Filling Shelves Without Frills
BUYING: The Los Angeles chain mainly buys its products in three ways. * Close-out merchandise is bought from retailers that have either gone out of business or want to remove items that do not sell well at their stores. * Manufacturers offer the stores a special price on large quantities of popular items to stir up the market or sell products in large volume that are not big sellers. * Open-buying days held three days a week at the company’s Vernon headquarters. Wholesalers and sales people meet with the company president to sell their items.

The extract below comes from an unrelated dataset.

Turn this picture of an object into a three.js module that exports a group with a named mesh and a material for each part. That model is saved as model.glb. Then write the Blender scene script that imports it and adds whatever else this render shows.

STORAGE: 99 Cents Only Stores keep their merchandise in three large warehouses at company headquarters. The company then decides the price on items based on the cost it paid and the quantity purchased. The chain has stores only in the Los Angeles area, so shipment cost is lower than many national retailers.
STOCKING SHELVES: Merchandise is then shipped to its stores throughout the Los Angeles area. Generally, products are sold within a few weeks, but stock is not rotated and will sit on the shelves until its sold unless it is a food product with an expirition date. The stores use displays for new or seasonal products.
99 Cents Only Stores At a Glance
President: David Gold
Founded: First store at 6854 La Tijera Blvd. opened in August, 1982
Number of stores: 24
New openings: Stores slated for Lawndale by Dec. 1 and Huntington Park by February, 1992
Estimated number of employees: 700
Store philosophy: “We don’t buy something just because it’s cheap,” says Vice President Thomas Hale. “We try to buy things that customers recognize and would use. The customer has to walk in and immediately identify a product and say, ‘Wow.’ If we don’t get that reaction, then we don’t get the repeat on the customer.”
Pricing strategy: Items are sold for either 99 cents a piece, or multiple items in 99-cent packages. They sell no products for more or less than 99 cents.